Is a simulation-based risk modelling technique that produces expected values and confidence intervals as a result of many simulations that model the collective impact of a number of uncertainties.

Net Present Social Value (NPSV)

Is the present value of a stream of future costs and benefits to UK society (that are already in real prices) that have been discounted over the life of a proposal by the social time preference rate.

Opportunity cost

Is the value that reflects the best alternative use that a good or service could be put to.

Optimism bias

Is the proven tendency for appraisers to be over-optimistic about key project parameters, including capital costs, operating costs, project duration, and benefits delivery.

Option appraisal

The process of defining objectives, examining options, and weighing up the costs, benefits, risks, and uncertainties of those options before a decision is made.

Options framework filter

A systematic framework for the generation of a wide range of possible options (the ‘long-list’) and the filtering of a few possible options for a shortlist and identification of the preferred way forward (Flanagan, JC (2006)).
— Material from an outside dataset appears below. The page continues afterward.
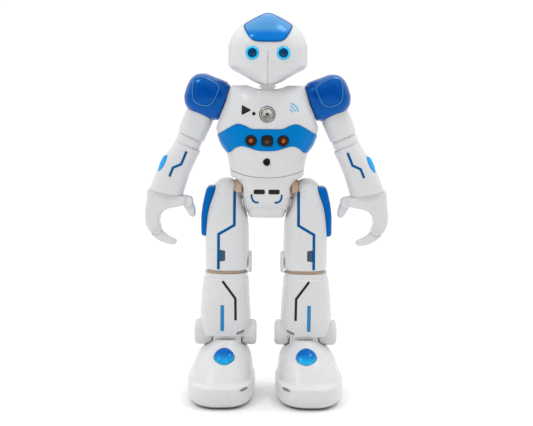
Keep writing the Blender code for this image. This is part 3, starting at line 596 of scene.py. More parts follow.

Outline Business Case (OBC)

The ‘intermediate’ business case and second stage in the development of a project business case, which identifies the option offering best public value, confirms the deal and affordability, and puts in place the arrangements for successful delivery prior to taking a procurement to the market.

Outcome

Refers to the consequences to society of a change in service or policy. For example, improved life expectancy of the population.

Output

Refers to the change in the level or quality of a service delivered. For example, more cardiovascular operations carried out.

PPP

Refers to a Public Private Partnership. This includes PFI, or Private Finance Initiative, which involves the private sector in the design, creation (or construction), operation, and initial financing of a publicly provided service. PF2 is a specific form of Private Finance Initiative.

Public Sector Comparator

Is an option for direct public provision with the same output and maintenance assumption as a Public Private Partnership option with which it is to be compared. Allowances for risk and tax are also included to create a level playing field for comparison. This comparison provides an initial value test in praising possible partnership options.

Qualitative benefits

Benefits that may not be readily measurable or monetisable.

Required rate of return

A target average rate of return for a public sector trading body, usually expressed as a return on the current cost value of total capital employed.

Risk

The likelihood (measured by its probability) that a particular event will occur.

Sensitivity analysis

Analysis of the effects on an appraisal by varying the projected values of important variables.

Social Cost-Benefit Analysis (SCBA)

Analysis that compares the costs and benefits of alternative options from the standpoint of society, including social values derived according to the principles of welfare economics.

Social Cost-Effectiveness Analysis (SCEA)

Analysis of the costs of alternative options where the social output that results effectively remains the same.

Spending objectives

The ‘targeted’ outcomes for the scheme, which reflect the rationale for the intervention and must be made SMART for the purposes of evaluation. Occasionally referred to as the investment objectives for the scheme.

Strategic Outline Case (SOC)

The ‘early’ first stage in the development of a project business case for a significant project, which makes the case for change and appraises the available long list to produce a short list of options.

Strategy

The strategic context for the project, which demonstrates how the project aligns with other projects within the strategic portfolio to deliver the mission and vision of the organisation in the longer term.

Switching value

Refers to the value a key input variable would need to take for a proposed intervention to switch from a recommended option to another option, or a proposal not to receive funding approval.

Transfer payment

A payment for which no goods or services are received in return.

Uncertainty

Is unmeasured risk where known risks are not yet well enough understood to be estimated in terms of probability or impact and where not all risks may be identified and quantified.